## EXERCISE PROMPT:
Transcribe only the lines of the listing below from the one holding "it is clear." through the one holding "before = set(bpy.data.objects)", inclusive, without any change.

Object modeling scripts
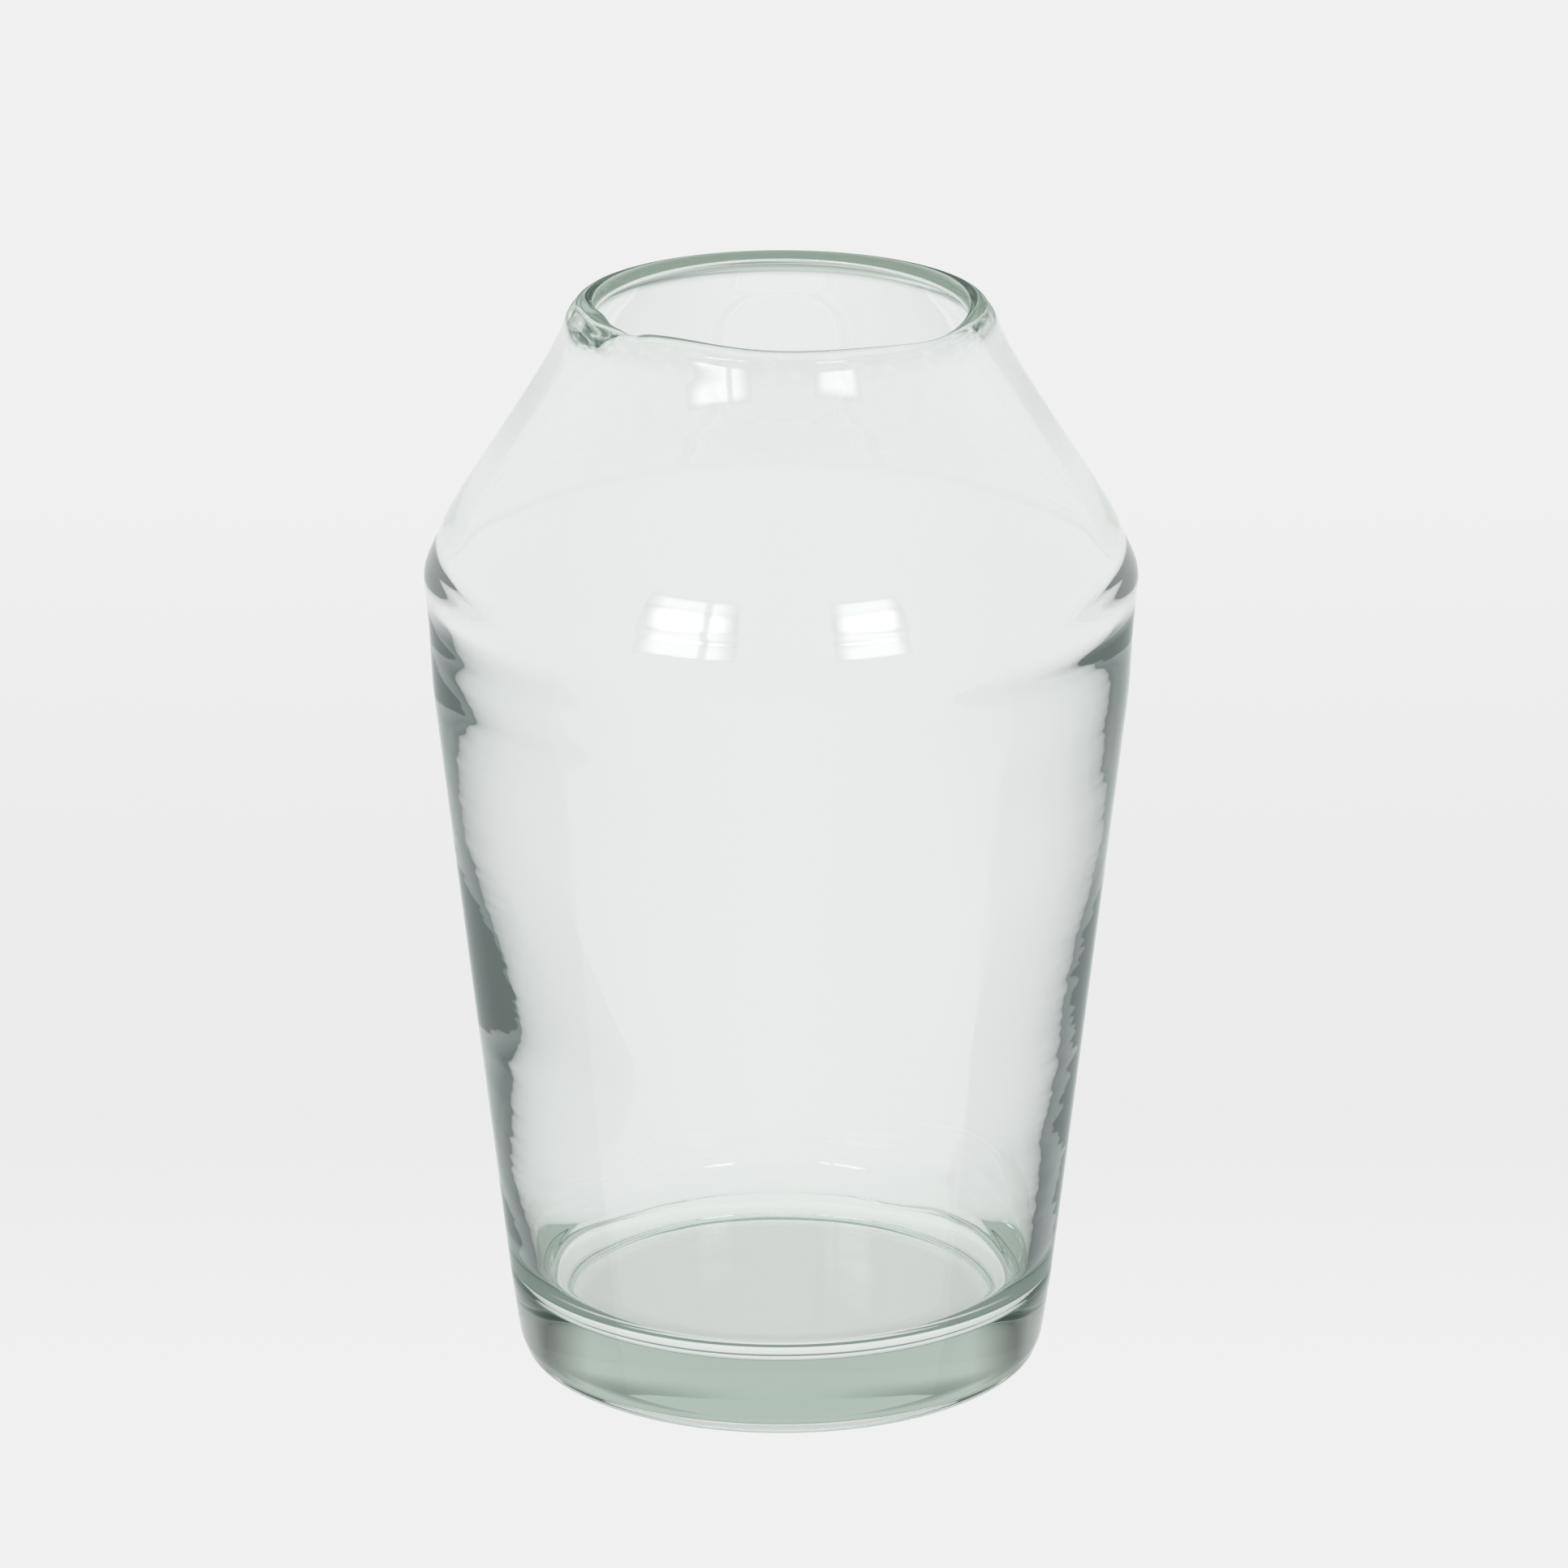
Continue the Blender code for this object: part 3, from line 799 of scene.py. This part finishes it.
def make_window(name, turn, half_width, low, high, bars):
    """A soft window beyond the camera."""
    points, faces, softness = [], [], []
    for v in np.linspace(0.0, 1.0, WINDOW_ROWS):
        for u in np.linspace(-1.0, 1.0, WINDOW_COLUMNS):
            azimuth = VIEW_AZIMUTH + math.radians(turn) + math.radians(u * half_width)
            elevation = math.radians(low + (high - low) * v)
            points.append(tuple(direction(azimuth, elevation) * WINDOW_DISTANCE))
            soft = (smooth((1.0 - abs(u)) / WINDOW_SOFT_SIDES)
                    * smooth((0.5 - abs(v - 0.5)) / WINDOW_SOFT_ENDS))
            for across, width in bars:
                soft *= 1.0 - BAR_DARKNESS * smooth(BAR_REACH - abs(u - across) / width)
            softness.append(float(soft))
    for row in range(WINDOW_ROWS - 1):
        for column in range(WINDOW_COLUMNS - 1):
            a = row * WINDOW_COLUMNS + column
            faces.append((a, a + 1, a + 1 + WINDOW_COLUMNS, a + WINDOW_COLUMNS))
    window = add_object(name, points, faces)
    window.data.attributes.new("soft", "FLOAT", "POINT").data.foreach_set("value", softness)
    material, tree, glow = emission_material(name)
    glow.inputs["Color"].default_value = WINDOW_COLOUR
    soft_edge = tree.nodes.new("ShaderNodeAttribute")
    soft_edge.attribute_name = "soft"
    strength = maths(tree, "MULTIPLY", soft_edge.outputs["Fac"], WINDOW_STRENGTH)
    tree.links.new(strength, glow.inputs["Strength"])
    window.data.materials.append(material)
    show_in_glass_only(window)


def make_camera():
    back = direction(VIEW_AZIMUTH, VIEW_ELEVATION)
    right = Vector((math.cos(VIEW_AZIMUTH), math.sin(VIEW_AZIMUTH), 0.0))
    data = bpy.data.cameras.new("camera")
    data.sensor_width = SENSOR
    data.lens = LENS
    data.clip_start, data.clip_end = CLIP_NEAR, CLIP_FAR
    camera = bpy.data.objects.new("camera", data)
    bpy.context.scene.collection.objects.link(camera)
    camera.location = VIEW_CENTRE + back * VIEW_DISTANCE
    aim = VIEW_CENTRE + Vector((0.0, 0.0, AIM_RISE)) + right * AIM_RIGHT
    camera.rotation_euler = (aim - camera.location).to_track_quat("-Z", "Y").to_euler()
    bpy.context.scene.camera = camera


def set_look():
    scene = bpy.context.scene
    scene.view_settings.view_transform = "Standard"
    scene.cycles.max_bounces = GLASS_BOUNCES
    scene.cycles.transmission_bounces = GLASS_BOUNCES
    scene.cycles.glossy_bounces = GLOSSY_BOUNCES
    scene.cycles.caustics_reflective = True
    scene.cycles.caustics_refractive = True
    scene.cycles.blur_glossy = 0.0
    scene.cycles.sample_clamp_indirect = 0.0
    scene.cycles.use_denoising = True


glass = vessel()
glass.data.materials.append(glass_material())
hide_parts("glass_body")
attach(glass, "root")
glass.visible_diffuse = False

make_sweep()
make_dome()
make_world()
for window_name, window_place in WINDOWS.items():
    make_window(window_name, *window_place)
make_camera()
set_look()
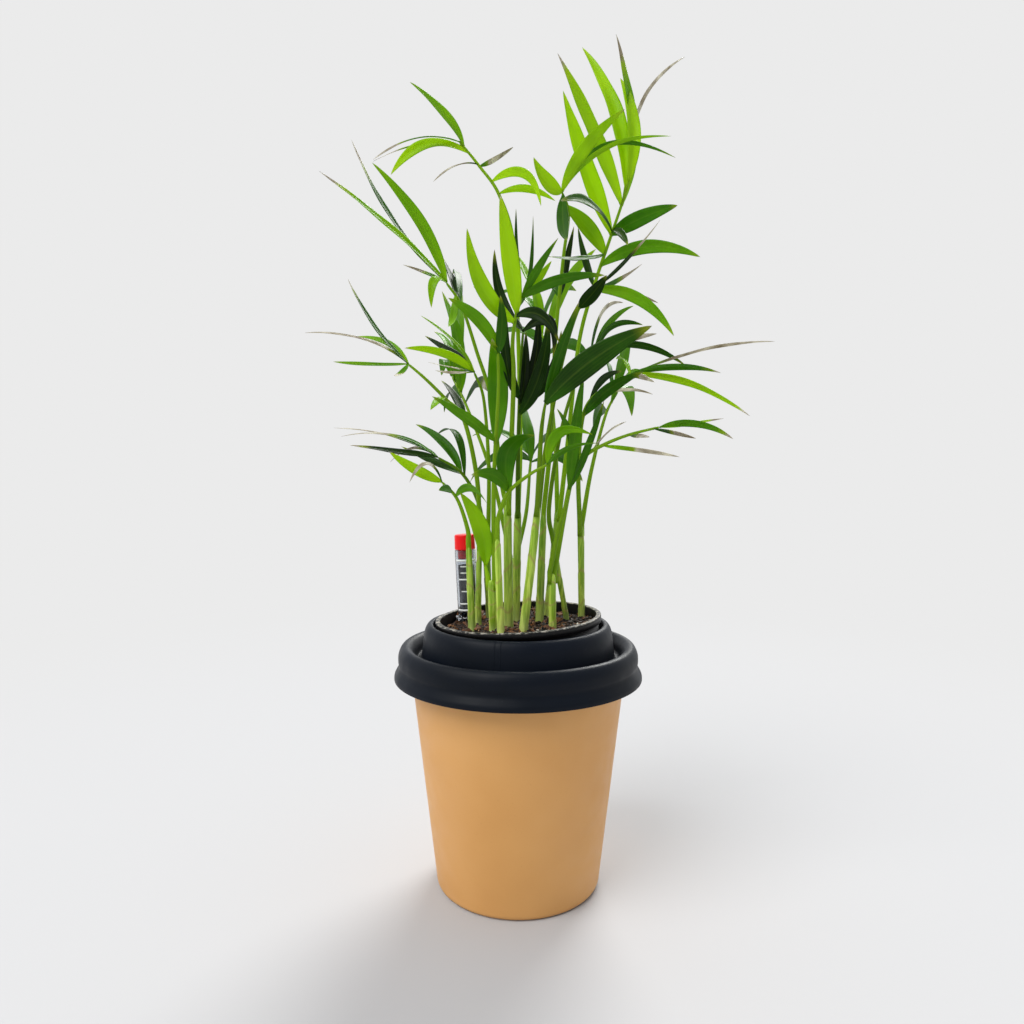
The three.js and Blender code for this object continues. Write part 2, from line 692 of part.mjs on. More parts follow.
      [0.92, 26, 92, 84, 7, 7, 60],
      [0.85, -24, 66, 60, 7, 8, 50],
      [0.8, 34, 70, 60, 7, 8, 50],
      [0.8, 2, 74, 104, 7, 4, 40],
    ],
  },
};

// ---------------------------------------------------------------- palm shapes
const plantScale = plantHeight / designHeight;
const footScale = mixRadius / designSoilRadius;
const place = ([x, y, height]) =>
  new THREE.Vector3(x, y, height).multiplyScalar(plantScale).add(new THREE.Vector3(0, 0, mixMiddleZ));

// A stem runs from its root end, down in the mix, to the top of its sheath.
function stemCurve({ foot, top }) {
  const atMix = new THREE.Vector3(foot[0] * footScale, foot[1] * footScale, mixMiddleZ);
  const rootEnd = atMix.clone().setZ(mixMiddleZ - rootDepth);
  const opening = place(top);
  const half = atMix.clone().lerp(opening, 0.5);
  return new THREE.CatmullRomCurve3([rootEnd, atMix, half, opening], false, "catmullrom", 0.5);
}

const stemRod = ({ foot, top, radii }, spare = 0) =>
  taperedRod(stemCurve({ foot, top }), 5, radii[0] + spare, radii[1] + spare, stemSides);

// Where a frond's petiole leaves its stem: two petioles on one stem stand side by side.
function petioleStart(name) {
  const { stem, path } = fronds[name];
  const curve = stemCurve(stems[stem]);
  const start = curve.getPoint(1).addScaledVector(curve.getTangent(1), 2.5 * seatGap);
  const sister = Object.keys(fronds).find((other) => other !== name && fronds[other].stem === stem);
  if (sister) {
    const apart = place(path[0]).sub(place(fronds[sister].path[0])).setZ(0).normalize();
    start.addScaledVector(apart, forkSpread);
  }
  return start;
}

const rachisCurve = (name) =>
  new THREE.CatmullRomCurve3([petioleStart(name), ...fronds[name].path.map(place)], false, "catmullrom", 0.5);

// Width of a blade along its length, as a share of its widest: a narrow foot, a long belly and a drawn-out tip.
const bladeShape = (share) =>
  Math.max(0.24 * (1 - share), Math.sin(Math.PI * share ** 0.8) ** 0.75);

// A leaflet: a thin keeled blade along an arching midline.
function blade(base, tip, width, arch, turn, spare = 0) {
  const along = tip.clone().sub(base).normalize();
  const upward = new THREE.Vector3(0, 0, 1).addScaledVector(along, -along.z).normalize();
  const bend = base.clone().lerp(tip, 0.45).addScaledVector(upward, 2 * arch);
  const midline = new THREE.QuadraticBezierCurve3(base, bend, tip);
  const front = new THREE.Vector3(0, -1, 0).addScaledVector(along, along.y).normalize();
  front.applyAxisAngle(along, THREE.MathUtils.degToRad(turn));
  const rings = bladeStations.map((share) => {
    const centre = midline.getPoint(share);
    const side = midline.getTangent(share).cross(front).normalize();
    const half = (share < 1 ? (bladeShape(share) * width) / 2 : 0) + spare;
    const keel = share < 1 ? bladeThickness : 0;
    return [
      centre.clone().addScaledVector(side, half),
      centre.clone().addScaledVector(front, -keel - spare),
      centre.clone().addScaledVector(side, -half),
      ...(spare ? [centre.clone().addScaledVector(front, spare)] : []),
    ];
  });
  return loft(rings);
}

// ---------------------------------------------------------------- stems and potting mix
const obstacles = []; // what a later leaflet has to keep clear of
const keepClear = (owner, shape) => obstacles.push({ owner, shape, box: shape.boundingBox() });

for (const [name, stem] of Object.entries(stems)) {
  const rod = stemRod(stem);
  addPiece(name, rod, looks.stem);
  keepClear(name, solid(rod));
}

// The mix fills the pot and its foot, with a low crown, and has a socket for each stem and one for the gauge.
const mixFloor = potWall + seatGap;
const mixProfile = [
  [0, mixFloor - footDepth],
  [footRadius - potWall - seatGap, mixFloor - footDepth],
  [footRadius - potWall - seatGap, mixFloor - potFloorDepth],
  [mixWall(potFloorDepth - mixFloor), mixFloor - potFloorDepth],
  [mixRadius, -mixBelowLip - mixCrown],
  [0.75 * mixRadius, -mixBelowLip],
  [0.4 * mixRadius, 0.7 * mixCrown - mixBelowLip],
  [0, mixCrown - mixBelowLip],
];
let mix = solid(inPot(turned(mixProfile))).subtract(tubeBore(seatGap));
for (const stem of Object.values(stems)) {
  mix = mix.subtract(solid(stemRod(stem, stemClearance)));
}
addPiece("potting_mix", geometryOf(mix), looks.mix);

// ---------------------------------------------------------------- fronds
const rachises = {};
for (const name of Object.keys(fronds)) {
  const curve = rachisCurve(name);
  const steps = 3 * fronds[name].path.length;
  const rod = solid(taperedRod(curve, steps, petioleRadius, rachisTipRadius, rachisSides));
  rachises[name] = { curve, rod };
  keepClear(name, rod);
}

const apart = (a, b) => [0, 1, 2].some((axis) => a.max[axis] < b.min[axis] || b.max[axis] < a.min[axis]);

function clearOfOthers(owner, shape) {
  const box = shape.boundingBox();
  return obstacles.every(
    (other) => other.owner === owner || apart(box, other.box) || shape.intersect(other.shape).isEmpty(),
  );
}

// A leaflet that would cross another frond swings its tip back or forward until it is clear.
const swingStep = 4;
const mostSwings = 9;
const swings = [0];
for (let i = 1; i <= mostSwings; i++) swings.push(-i * swingStep, i * swingStep);

function placedBlade(name, [share, x, y, height, width, arch, turn]) {
  const base = rachises[name].curve.getPoint(share);
  const fit = swings
    .map((swing) => [base, place([x, y + swing, height]), width * plantScale, arch * plantScale, turn])
    .find((leaf) => clearOfOthers(name, solid(blade(...leaf, bladeClearance))));
  if (!fit) throw new Error(name + " has no room for its leaflet at " + share);
  return solid(blade(...fit));
}

for (const [name, { leaflets }] of Object.entries(fronds)) {
  let frond = rachises[name].rod;
  for (const leaflet of leaflets) {
    const leaf = placedBlade(name, leaflet);
    keepClear(name, leaf);
    frond = frond.add(leaf);
  }
  addPiece(name, geometryOf(frond), looks.leaf);
}

export default group;
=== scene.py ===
# A parlour palm in a cup-shaped self-watering planter.
#
# The sections follow the order in which the planter is put together: cup, lid, grow pot, potting mix,
# float gauge, stems, fronds, and last the floor, the lights and the camera. Sizes are in millimetres until
# a mesh is made. The front of the planter faces -Y, and heights are above the surface it stands on.
import math

import bmesh
import bpy
import numpy as np
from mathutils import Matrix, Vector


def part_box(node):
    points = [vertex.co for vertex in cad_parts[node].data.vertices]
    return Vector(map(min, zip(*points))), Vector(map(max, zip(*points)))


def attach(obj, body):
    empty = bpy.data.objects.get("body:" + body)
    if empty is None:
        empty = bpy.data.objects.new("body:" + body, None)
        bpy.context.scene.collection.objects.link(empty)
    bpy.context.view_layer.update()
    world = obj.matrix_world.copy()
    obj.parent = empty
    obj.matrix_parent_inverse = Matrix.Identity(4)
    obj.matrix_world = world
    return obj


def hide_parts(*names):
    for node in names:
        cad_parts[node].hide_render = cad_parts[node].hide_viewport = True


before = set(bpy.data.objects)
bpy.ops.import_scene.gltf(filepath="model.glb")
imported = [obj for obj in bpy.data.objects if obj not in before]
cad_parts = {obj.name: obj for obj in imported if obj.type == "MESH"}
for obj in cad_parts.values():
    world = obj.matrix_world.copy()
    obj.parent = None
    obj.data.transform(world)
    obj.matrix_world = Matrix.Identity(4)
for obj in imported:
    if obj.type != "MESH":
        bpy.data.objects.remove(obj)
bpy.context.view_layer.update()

chance = np.random.default_rng(11)

# ---------------------------------------------------------------- cup
# The outer cup holds the water. It is moulded in kraft-brown plastic with a satin skin, tapers like a
# drinking cup, and ends in a rolled rim that the lid grips.
MM = 0.001


def make_piece(name, points, faces, merge=False):
    """A smooth-shaded mesh object. points is (n, 3) in millimetres, and faces are rows of indices."""
    mesh = bpy.data.meshes.new(name)
    mesh.from_pydata((np.asarray(points) * MM).tolist(), [], faces)
    if merge:
        soft = bmesh.new()
        soft.from_mesh(mesh)
        bmesh.ops.remove_doubles(soft, verts=soft.verts, dist=1e-7)
        soft.to_mesh(mesh)
        soft.free()
    mesh.polygons.foreach_set("use_smooth", np.ones(len(mesh.polygons), bool))
    mesh.update()
    piece = bpy.data.objects.new(name, mesh)
    bpy.context.collection.objects.link(piece)
    return piece


def grid_faces(rows, columns, first=0, ring=True, loop=False):
    """Quads of a grid of rows by columns of points. ring closes each row, and loop joins the last row to the
    first. first is the index of the grid's first point."""
    row = np.arange(rows if loop else rows - 1)[:, None]
    column = np.arange(columns if ring else columns - 1)[None, :]
    next_row, next_column = (row + 1) % rows, (column + 1) % columns
    corners = [
        row * columns + column,
        row * columns + next_column,
        next_row * columns + next_column,
        next_row * columns + column,
    ]
    return (np.stack(np.broadcast_arrays(*corners), -1).reshape(-1, 4) + first).tolist()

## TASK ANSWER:
// A leaflet that would cross another frond swings its tip back or forward until it is clear.
const swingStep = 4;
const mostSwings = 9;
const swings = [0];
for (let i = 1; i <= mostSwings; i++) swings.push(-i * swingStep, i * swingStep);

function placedBlade(name, [share, x, y, height, width, arch, turn]) {
  const base = rachises[name].curve.getPoint(share);
  const fit = swings
    .map((swing) => [base, place([x, y + swing, height]), width * plantScale, arch * plantScale, turn])
    .find((leaf) => clearOfOthers(name, solid(blade(...leaf, bladeClearance))));
  if (!fit) throw new Error(name + " has no room for its leaflet at " + share);
  return solid(blade(...fit));
}

for (const [name, { leaflets }] of Object.entries(fronds)) {
  let frond = rachises[name].rod;
  for (const leaflet of leaflets) {
    const leaf = placedBlade(name, leaflet);
    keepClear(name, leaf);
    frond = frond.add(leaf);
  }
  addPiece(name, geometryOf(frond), looks.leaf);
}

export default group;
=== scene.py ===
# A parlour palm in a cup-shaped self-watering planter.
#
# The sections follow the order in which the planter is put together: cup, lid, grow pot, potting mix,
# float gauge, stems, fronds, and last the floor, the lights and the camera. Sizes are in millimetres until
# a mesh is made. The front of the planter faces -Y, and heights are above the surface it stands on.
import math

import bmesh
import bpy
import numpy as np
from mathutils import Matrix, Vector


def part_box(node):
    points = [vertex.co for vertex in cad_parts[node].data.vertices]
    return Vector(map(min, zip(*points))), Vector(map(max, zip(*points)))


def attach(obj, body):
    empty = bpy.data.objects.get("body:" + body)
    if empty is None:
        empty = bpy.data.objects.new("body:" + body, None)
        bpy.context.scene.collection.objects.link(empty)
    bpy.context.view_layer.update()
    world = obj.matrix_world.copy()
    obj.parent = empty
    obj.matrix_parent_inverse = Matrix.Identity(4)
    obj.matrix_world = world
    return obj


def hide_parts(*names):
    for node in names:
        cad_parts[node].hide_render = cad_parts[node].hide_viewport = True


before = set(bpy.data.objects)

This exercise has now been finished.